The street was always moving with the sounds of jazz, laughter, and performers like Marlene Dietrich and Anita Berber dazzled audiences, pushing the boundaries of art and society. The atmosphere was one of daring creativity and hedonism, a stark contrast to the grim realities many faced outside the cabaret walls.

A street in Berlin with the Central Hotel located on a corner and people moving around the streets

The once world famous Central Hotel and its Wintergarten theater; Wikipedia


These jubilant days of the 1920s came to a halt with the rise of the Nazi regime and the outbreak of World War II. Friedrichstrasse, like much of Berlin, suffered extensive damage during the war. Bombings reduced many of its grand buildings to rubble, and the street's lively spirit was all but extinguished.

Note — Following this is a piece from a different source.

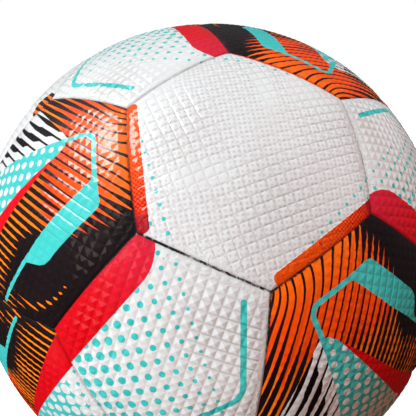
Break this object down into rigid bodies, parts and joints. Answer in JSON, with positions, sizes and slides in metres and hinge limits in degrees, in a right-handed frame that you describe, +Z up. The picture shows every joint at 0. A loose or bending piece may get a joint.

Ruins of a building in Berlin with people moving around the streets in front

The ruins of the Central Hotel and Wintergarten, 1945


With the end of the war and the division of Berlin, Friedrichstrasse found itself in a unique and challenging position, highlighted in 1961 with the construction by East Germany of the Berlin Wall. The south-side of the street was split by the Wall with one part lying in East Berlin and the other in the West. It was here where East met West, where the United States would construct Checkpoint Charlie.

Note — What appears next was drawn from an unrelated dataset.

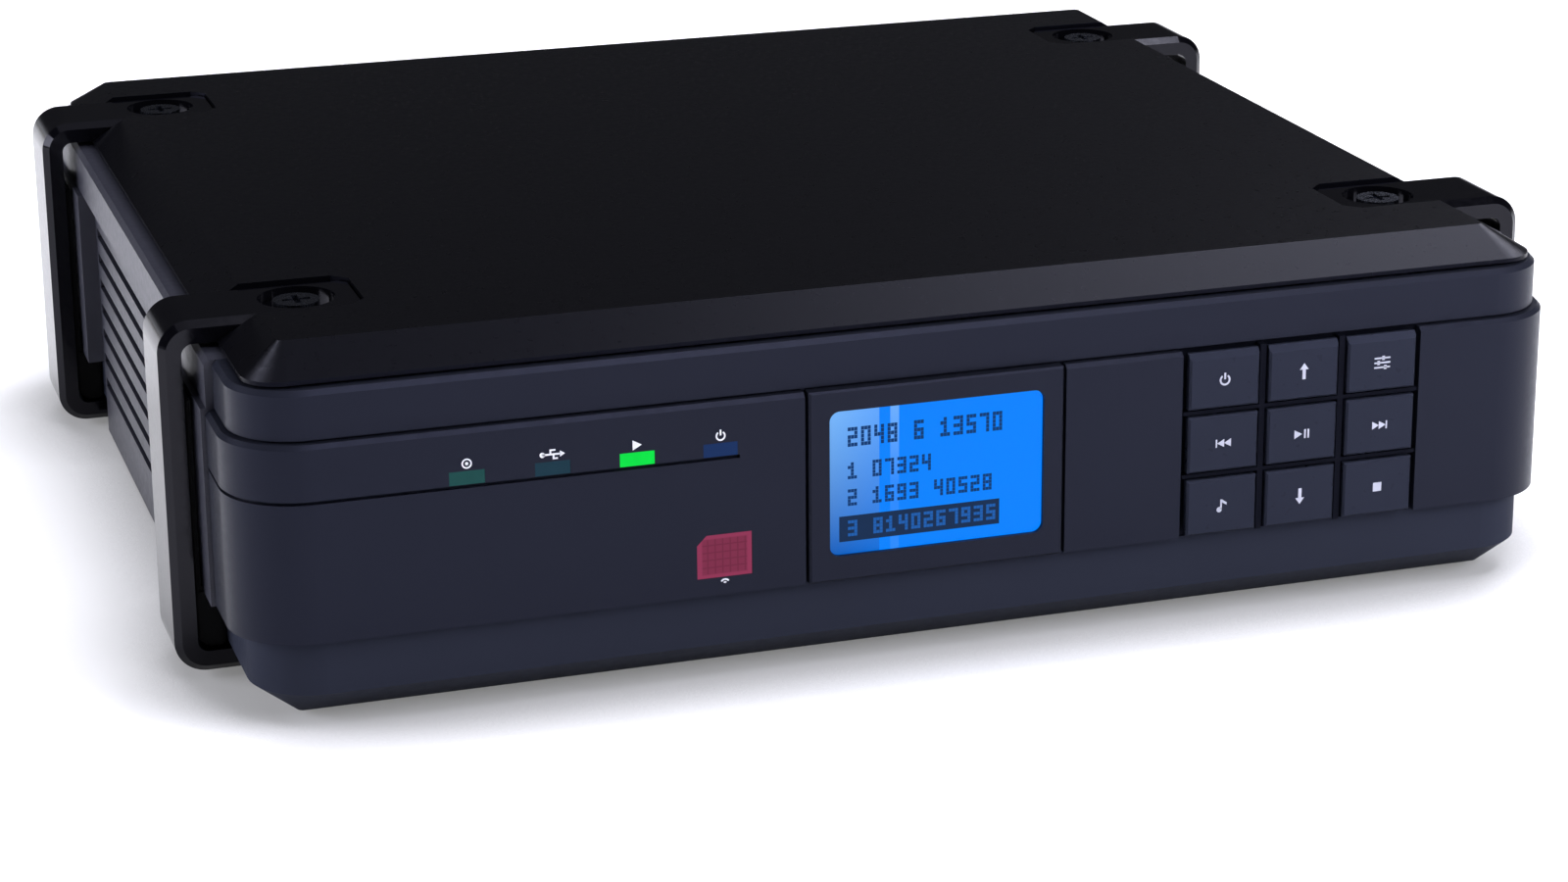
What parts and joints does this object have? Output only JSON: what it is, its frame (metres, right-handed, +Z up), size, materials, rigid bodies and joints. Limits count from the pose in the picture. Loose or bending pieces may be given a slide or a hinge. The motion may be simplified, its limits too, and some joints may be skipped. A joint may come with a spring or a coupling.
{
  "type": "media player",
  "caption": "Low desktop media player: chamfered casing held by corner clamps, front display, lamps and keypad, side louvres, rear sockets and a slide-out hard drive tray.",
  "frame": {"origin": "centre of the whole object's footprint, on the surface that its feet rest on", "axes": "+X to the right seen from the front, +Y to the back, +Z up"},
  "size_m": [0.2102, 0.188, 0.0535],
  "materials": {
    "side_wall": "satin dark grey moulding with a fine grain",
    "cover": "satin black moulding",
    "base": "satin black moulding",
    "band": "satin black moulding",
    "fascia": "satin blue-black moulding",
    "ir_window": "dark red translucent plastic",
    "component": "black component plastic",
    "led": "clear lamp resin",
    "lcd_window": "blue backlit display behind a clear window",
    "lcd_frame": "blackened pressed frame",
    "keypad_frame": "black moulding",
    "circuit_board": "green solder resist",
    "screw": "bright plated steel",
    "foot_rubber": "black rubber",
    "sheet_steel": "plated sheet",
    "nylon": "natural nylon",
    "tray": "black moulding",
    "drive_casting": "cast aluminium",
    "drive_lid": "pressed aluminium",
    "tray_face": "satin black moulding",
    "pull": "glossy black moulding",
    "heatsink": "anodised extrusion",
    "ribbon": "grey ribbon insulation",
    "rear_panel": "black painted sheet",
    "socket_plastic": "black socket plastic",
    "socket_metal": "bright plated shell",
    "rocker": "glossy black plastic",
    "drive_lamp": "dark teal light guide",
    "usb_lamp": "dark teal light guide",
    "play_lamp": "lit green light guide",
    "power_lamp": "dark blue light guide",
    "key": "satin black keycap",
    "clamp": "glossy black moulding"
  },
  "bodies": {
    "casing": {"av_sockets": "socket_plastic", "bay_board": "circuit_board", "bay_connector": "component", "board_components": "component", "bottom_cover": "base", "centre_fascia": "fascia", "clamp_front_left": "clamp", "clamp_front_right": "clamp", "clamp_rear_left": "clamp", "clamp_rear_right": "clamp", "clamp_screws": "screw", "control_board": "circuit_board", "display_fascia": "fascia", "drive_bay": "sheet_steel", "drive_lamp": "drive_lamp", "foot_pads": "foot_rubber", "front_bezel": "band", "heatsink": "heatsink", "indicator_leds": "led", "ir_receiver": "component", "ir_window": "ir_window", "key_switches": "component", "keypad_frame": "keypad_frame", "lcd_module": "lcd_frame", "lcd_window": "lcd_window", "left_fascia": "fascia", "main_board": "circuit_board", "main_housing": "side_wall", "panel_screws": "screw", "play_lamp": "play_lamp", "power_inlet": "socket_plastic", "power_lamp": "power_lamp", "rear_panel": "rear_panel", "ribbon_cables": "ribbon", "right_fascia": "fascia", "svideo_socket": "socket_plastic", "switch_frame": "socket_plastic", "top_cover": "cover", "tray_guides": "nylon", "usb_lamp": "usb_lamp", "usb_socket": "socket_metal"},
    "tray": {"drive_tray": "tray", "drive_screws": "screw", "hard_drive": "drive_casting", "hard_drive_lid": "drive_lid", "hard_drive_board": "circuit_board", "tray_plug": "component", "tray_face": "tray_face", "pull_pins": "screw"},
    "pull": {"tray_pull": "pull"},
    "rocker": {"power_rocker": "rocker"},
    "key_power_cap": {"key_power": "key"},
    "key_up_cap": {"key_up": "key"},
    "key_setting_cap": {"key_setting": "key"},
    "key_previous_cap": {"key_previous": "key"},
    "key_play_cap": {"key_play": "key"},
    "key_next_cap": {"key_next": "key"},
    "key_music_cap": {"key_music": "key"},
    "key_down_cap": {"key_down": "key"},
    "key_stop_cap": {"key_stop": "key"}
  },
  "joints": [
    {"name": "key_power_press", "type": "slide", "parent": "casing", "child": "key_power_cap", "axis": [0, 1, 0], "range_m": [0, 0.0006], "stiffness_N_per_m": 600, "springref_m": -0.0004},
    {"name": "key_up_press", "type": "slide", "parent": "casing", "child": "key_up_cap", "axis": [0, 1, 0], "range_m": [0, 0.0006], "stiffness_N_per_m": 600, "springref_m": -0.0004},
    {"name": "key_setting_press", "type": "slide", "parent": "casing", "child": "key_setting_cap", "axis": [0, 1, 0], "range_m": [0, 0.0006], "stiffness_N_per_m": 600, "springref_m": -0.0004},
    {"name": "key_previous_press", "type": "slide", "parent": "casing", "child": "key_previous_cap", "axis": [0, 1, 0], "range_m": [0, 0.0006], "stiffness_N_per_m": 600, "springref_m": -0.0004},
    {"name": "key_play_press", "type": "slide", "parent": "casing", "child": "key_play_cap", "axis": [0, 1, 0], "range_m": [0, 0.0006], "stiffness_N_per_m": 600, "springref_m": -0.0004},
    {"name": "key_next_press", "type": "slide", "parent": "casing", "child": "key_next_cap", "axis": [0, 1, 0], "range_m": [0, 0.0006], "stiffness_N_per_m": 600, "springref_m": -0.0004},
    {"name": "key_music_press", "type": "slide", "parent": "casing", "child": "key_music_cap", "axis": [0, 1, 0], "range_m": [0, 0.0006], "stiffness_N_per_m": 600, "springref_m": -0.0004},
    {"name": "key_down_press", "type": "slide", "parent": "casing", "child": "key_down_cap", "axis": [0, 1, 0], "range_m": [0, 0.0006], "stiffness_N_per_m": 600, "springref_m": -0.0004},
    {"name": "key_stop_press", "type": "slide", "parent": "casing", "child": "key_stop_cap", "axis": [0, 1, 0], "range_m": [0, 0.0006], "stiffness_N_per_m": 600, "springref_m": -0.0004},
    {"name": "tray_slide", "type": "slide", "parent": "casing", "child": "tray", "axis": [0, 1, 0], "range_m": [0, 0.15]},
    {"name": "pull_hinge", "type": "hinge", "parent": "tray", "child": "pull", "pos_m": [-0.0325, 0.09055, 0.0305], "axis": [1, 0, 0], "range_deg": [0, 90]},
    {"name": "rocker_hinge", "type": "hinge", "parent": "casing", "child": "rocker", "pos_m": [0.0315, 0.08285, 0.0342], "axis": [-1, 0, 0], "range_deg": [0, 16]}
  ]
}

More than just a crossing point, Checkpoint Charlie was a focal point of Cold War tensions and was the most famous of the Berlin Wall’s border crossings. Here, dramatic escapes, spy exchanges, and even a standoff between Soviet and American tanks occurred, making it a global symbol of the ideological battle between communism and democracy.

As foreign tourists were allowed to cross here though, it also became a tourist attraction, allowing for visitors to see the skeleton of Friedrichstrasse, a mere shadow of its Cabaret days.

View of Checkpoint Charlie with a checkpoint house in the background and East Germany

View from Checkpoint Charlie from West to East; Friedrichstrasse in the background; Wikipedia


The fall of the Berlin Wall in 1989 marked a new chapter for Friedrichstrasse. The reunification of Germany brought significant changes, as the street once again became a unified entity. The 1990s and early 2000s saw extensive redevelopment and modernization efforts, transforming Friedrichstrasse into a blend of historic charm with mostly contemporary flair via shopping.

Today, Friedrichstrasse is still finding its footing and its undergoing change. High-end boutiques, office buildings, and cultural institutions line the street, but with commercial interest wanning and traffic remaining a problem due to the interest of Checkpoint Charlie there is intense debate about how the street fits into a modern Berlin.

Urban development has focused on preserving the historical essence of Friedrichstrasse while trying to promote growth. This clashes somewhat with initiatives to make the area more accessible for pedestrians and cyclists, thus the street will likely undergo further changes in the coming decades.